Mumbai's Aaswad wins big in the global Foodie Hub awards with its missal pav

Missal pav at Aaswad


My missal pav story started with my first office canteen in Mumbai.
 
The food in the canteen of this Dadar based office was quite a disappointment after the indulgent food served in the canteen of the Kolkata branch of the same office where I had come from.
 
One of the few dishes that I took to in the Mumbai office was the missal pav which was a fixture for breakfast.

The spicy gram curry reminded me of the Bengali motor (Bengal gram) ghoogni. The addition of farsan, which was like the chanachur sold in non Bengali shops in Kolkata, was intriguing and exciting. I had grown up eating  chanachur with muri (rice crisps) in the evening so this Maharashtrian dish strangely enough bridged the gap for me with home when I had just moved out. I must say  though that many of my Bengali friends are not too fond of missal pav. I took to the crunchy bites of farsan interspersed in the spicy curry though and would often mop it up with pav (local bread) as a mid morning snack.

Years later I heard the Masterchef Australia judges tell us that one should look for the contrast of textures in a dish.

The inventor of missal already knew this it seems!
 
My next encounter with missal pav happened at Parel where I went to an office with an even more forgettable canteen. There was a restaurant called New Sardar next door. It is shut now I am told. The owner then was very proud of his missal pav which he told me had apparently won the best missal pav in a Times of India contest. I often used to order the missal pav which he used to send to my office in a dabba. This was a spicy, oily version too like the one in my earlier office canteen.
 
I then had missal in Prakash and Aaswad, two Maharashtrian restaurants in Dadar and later in Girgaom's Vinay Health Home. I found these to be a lot less spicier than the ones at Sardar and in my former office canteen. These were more like home food, light, didn't tax your digestive system. The farsan crunch still adding to the enjoyment. In fact I found the one at Vinay slightly on the sweeter side. The owner of Vinay told me this was thanks to an increasing Gujarati clientele.
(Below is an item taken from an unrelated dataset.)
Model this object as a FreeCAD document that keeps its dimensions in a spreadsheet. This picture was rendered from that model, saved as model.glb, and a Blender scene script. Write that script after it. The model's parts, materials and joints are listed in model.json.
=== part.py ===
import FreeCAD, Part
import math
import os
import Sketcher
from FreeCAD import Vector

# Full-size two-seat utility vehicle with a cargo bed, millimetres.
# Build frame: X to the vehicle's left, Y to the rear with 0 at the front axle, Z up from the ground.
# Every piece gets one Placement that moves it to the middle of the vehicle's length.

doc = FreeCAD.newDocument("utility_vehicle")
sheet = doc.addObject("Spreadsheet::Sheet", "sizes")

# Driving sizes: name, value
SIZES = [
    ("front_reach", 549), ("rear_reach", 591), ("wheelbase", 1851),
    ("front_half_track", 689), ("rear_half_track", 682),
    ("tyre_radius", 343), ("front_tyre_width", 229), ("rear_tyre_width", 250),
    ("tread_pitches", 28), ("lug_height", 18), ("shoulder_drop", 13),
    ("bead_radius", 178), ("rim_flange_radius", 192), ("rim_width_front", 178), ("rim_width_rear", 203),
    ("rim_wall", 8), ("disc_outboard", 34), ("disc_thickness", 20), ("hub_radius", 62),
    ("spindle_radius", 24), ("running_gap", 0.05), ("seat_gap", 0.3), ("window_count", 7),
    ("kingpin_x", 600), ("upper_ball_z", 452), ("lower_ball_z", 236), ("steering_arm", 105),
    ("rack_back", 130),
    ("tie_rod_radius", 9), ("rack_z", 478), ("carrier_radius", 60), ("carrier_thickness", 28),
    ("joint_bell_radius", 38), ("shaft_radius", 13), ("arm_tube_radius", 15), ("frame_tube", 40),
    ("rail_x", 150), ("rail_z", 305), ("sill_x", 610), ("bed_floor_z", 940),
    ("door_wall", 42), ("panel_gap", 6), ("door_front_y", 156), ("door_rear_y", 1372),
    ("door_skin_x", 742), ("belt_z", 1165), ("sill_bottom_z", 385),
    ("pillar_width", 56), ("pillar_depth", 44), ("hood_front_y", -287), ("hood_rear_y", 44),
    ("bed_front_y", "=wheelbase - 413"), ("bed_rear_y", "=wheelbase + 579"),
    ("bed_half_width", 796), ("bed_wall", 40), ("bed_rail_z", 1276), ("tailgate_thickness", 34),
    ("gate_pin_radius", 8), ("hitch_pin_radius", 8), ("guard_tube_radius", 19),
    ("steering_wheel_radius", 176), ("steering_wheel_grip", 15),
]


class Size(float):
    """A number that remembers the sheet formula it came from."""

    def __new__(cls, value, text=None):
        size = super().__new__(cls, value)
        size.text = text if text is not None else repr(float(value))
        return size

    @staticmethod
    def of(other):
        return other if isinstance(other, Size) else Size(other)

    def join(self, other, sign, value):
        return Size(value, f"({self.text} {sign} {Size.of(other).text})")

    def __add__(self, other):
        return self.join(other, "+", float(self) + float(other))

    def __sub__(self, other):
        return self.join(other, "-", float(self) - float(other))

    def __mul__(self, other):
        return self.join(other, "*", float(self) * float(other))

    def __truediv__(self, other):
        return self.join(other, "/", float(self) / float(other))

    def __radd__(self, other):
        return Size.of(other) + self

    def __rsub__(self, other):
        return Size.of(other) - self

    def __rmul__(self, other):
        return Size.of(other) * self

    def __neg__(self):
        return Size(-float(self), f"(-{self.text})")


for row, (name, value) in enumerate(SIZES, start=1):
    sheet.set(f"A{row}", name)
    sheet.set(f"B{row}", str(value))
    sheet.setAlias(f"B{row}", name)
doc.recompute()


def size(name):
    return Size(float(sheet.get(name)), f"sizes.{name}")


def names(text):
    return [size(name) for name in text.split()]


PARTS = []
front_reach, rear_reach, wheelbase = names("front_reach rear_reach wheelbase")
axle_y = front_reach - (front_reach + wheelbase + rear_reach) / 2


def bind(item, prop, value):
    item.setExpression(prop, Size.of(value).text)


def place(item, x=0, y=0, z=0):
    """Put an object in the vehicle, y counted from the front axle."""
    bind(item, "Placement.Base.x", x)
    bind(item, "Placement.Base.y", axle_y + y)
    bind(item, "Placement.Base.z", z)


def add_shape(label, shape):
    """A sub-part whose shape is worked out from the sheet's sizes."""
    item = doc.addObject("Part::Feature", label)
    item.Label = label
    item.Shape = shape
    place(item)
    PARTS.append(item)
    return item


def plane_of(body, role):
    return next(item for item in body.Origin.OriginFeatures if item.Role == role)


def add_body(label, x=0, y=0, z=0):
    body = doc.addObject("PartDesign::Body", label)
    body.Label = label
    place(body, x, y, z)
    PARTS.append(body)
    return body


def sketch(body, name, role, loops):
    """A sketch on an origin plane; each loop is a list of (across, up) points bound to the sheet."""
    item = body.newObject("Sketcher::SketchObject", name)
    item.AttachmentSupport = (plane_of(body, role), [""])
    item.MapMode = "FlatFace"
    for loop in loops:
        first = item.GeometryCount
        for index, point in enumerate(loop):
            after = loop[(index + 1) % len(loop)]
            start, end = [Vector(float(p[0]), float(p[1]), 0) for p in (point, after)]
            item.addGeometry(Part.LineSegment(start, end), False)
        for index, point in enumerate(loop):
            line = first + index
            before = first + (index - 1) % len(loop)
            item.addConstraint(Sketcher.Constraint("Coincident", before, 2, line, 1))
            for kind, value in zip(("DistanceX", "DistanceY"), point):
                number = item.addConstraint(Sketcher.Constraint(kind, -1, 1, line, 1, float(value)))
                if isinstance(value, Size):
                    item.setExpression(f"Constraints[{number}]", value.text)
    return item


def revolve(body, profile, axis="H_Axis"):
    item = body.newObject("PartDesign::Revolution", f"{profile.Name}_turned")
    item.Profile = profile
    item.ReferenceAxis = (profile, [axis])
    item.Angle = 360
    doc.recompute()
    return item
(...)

These missals are a far cry from the famous spicy Mamledar Missal of Thane and have a far more peaceful flavor note. Someone told me that the missal in the restaurants in Dadar is of the Puneri (Pune) style and hence not that spicy unlike say the ones from Kolhapur.
 
Sometime back it was nomination time for the Foodie Hub (formerly Chowzter) global Fast Feast Awards. Here you have city reps from across the world giving their nominations across categories and then the winners are chosen by a central jury.
 
As the Mumbai rep I tried to give nominations which represent the ethos of the city to me. Earlier in the year, Sneha from Mumbai had won in the Asia awards for its beef fry.

The moment I saw the vegetarian category this time around I thought of missal pav as that is the local Maharashtrian vegetarian dish that I like the most. Plus it straddles the occasions of breakfast and lunch. Most options of the dish are easy on the pocket. It's a dish which has fed the worker bees of Mumbai for long. Seemed perfect to be called a vegetarian 'fast feast' which represents Mumbai.
 
Within missal pavs, I like the option at Aaswad the most these days and that's the one nominated.
 
I was quite thrilled when then results were announced sometime later.

 I got to know that Aaswad's missal pav was announced as a winner in the best vegetarian category in the awards ceremony held in London.

It apparently beat competition which included dishes from restaurants in Athens, Barcelona and Rio De Janiero.
 
As a Mumbaikar I felt supremely proud.
 
Hearty congratulations to the Sarjoshis of Aaswad on their win.